Just purchased a three vent gas tank for a 1971 pontiac GTO that i have been trying to put together. The tank was missing when i got it, and in the trunk was a boat tank. I have found a web site listing fuel sending units and other parts. How would i know if i need a two line or single line?
Thanks in advance.
Guy


----------



## BlueSky1Guy (Jul 9, 2015)

Still no replies
Anyone got ideas about this?


----------



## PontiacJim (Dec 29, 2012)

guyman said:


> Just purchased a three vent gas tank for a 1971 pontiac GTO that i have been trying to put together. The tank was missing when i got it, and in the trunk was a boat tank. I have found a web site listing fuel sending units and other parts. How would i know if i need a two line or single line?
> Thanks in advance.
> Guy


Off the top of my head, and not an owner of a '71, you most likely need the 2 line. One supplies gas to your fuel pump and the other 1/4" line is the return line which should also be found on the fuel pump.

I suspect one line may also be the vent tube on the tank. Some as I recall are on the filler neck, while others are on the tank depending on year.

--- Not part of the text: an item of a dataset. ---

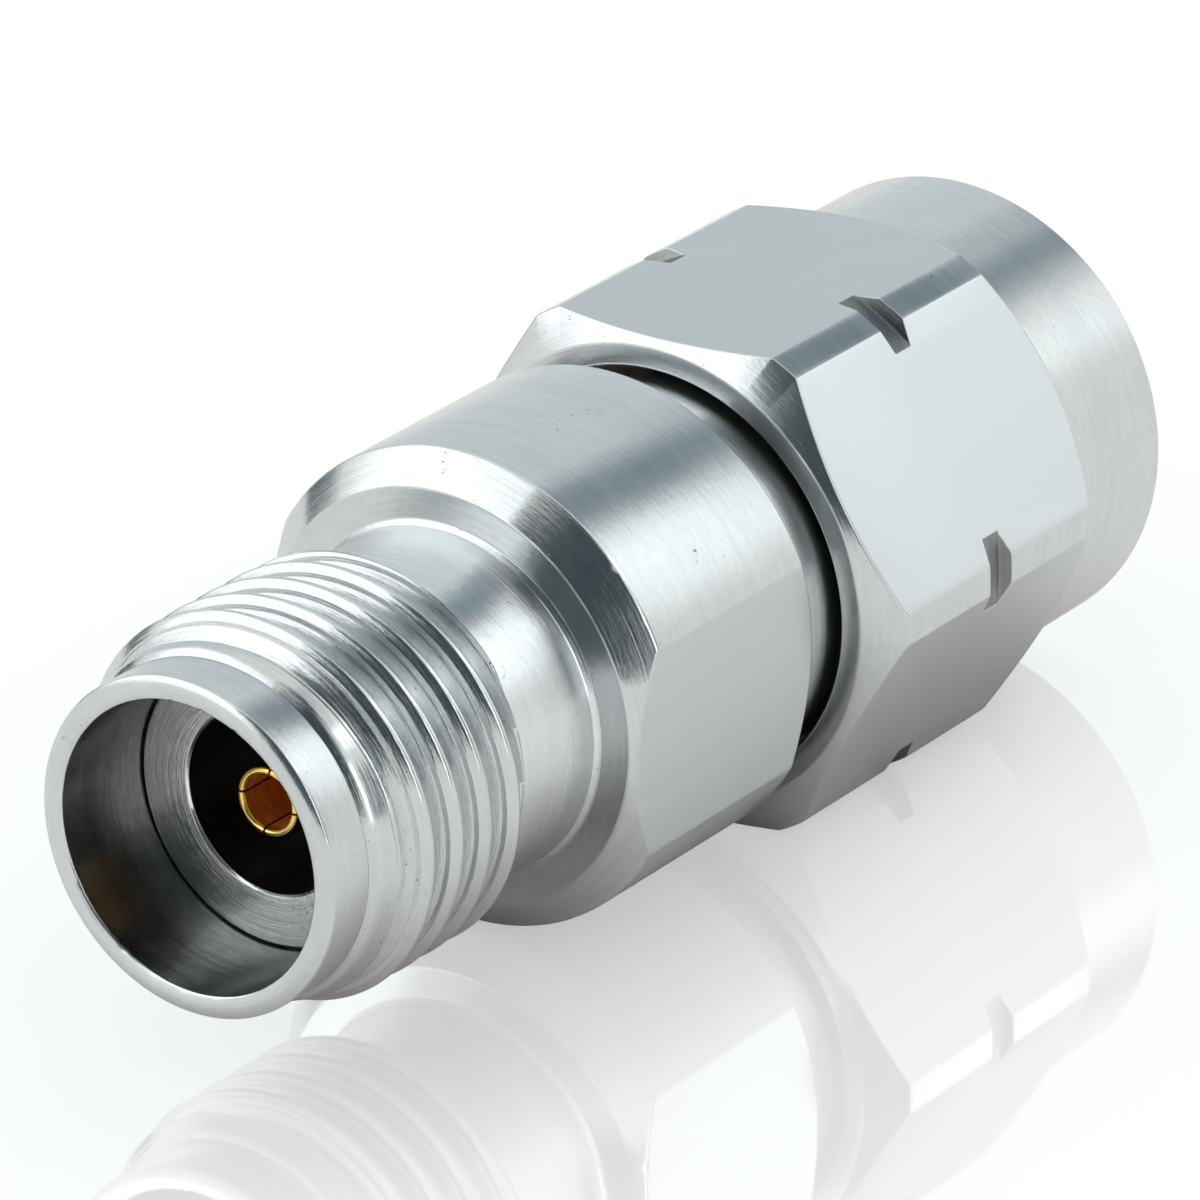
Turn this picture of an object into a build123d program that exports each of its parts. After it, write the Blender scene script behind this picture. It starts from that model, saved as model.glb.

Your 1971 chassis manual should show this.:thumbsup:


----------



## HP11 (Apr 11, 2009)

That might be the record! The post you responded to is over 10 years old.......


----------



## PontiacJim (Dec 29, 2012)

Really doesn't matter as it seems all posts are "archived" and fall into a subject search -besides, who really checks the posting date? I don't and didn't, but it did get a reply and if the OP were to die tomorrow, he can at least die knowing someone answered the post and can "rest in peace."


----------



## HP11 (Apr 11, 2009)

The OP hasn't been active here since July 2005 so I doubt that this is high on his priority (or bucket) list.....:smile2:


----------



## BlueSky1Guy (Jul 9, 2015)

I appreciate your response. It's an issue for me, which is why I opened it back up. There were no responses back then, but it's a question and someone was able to help.
Good job


----------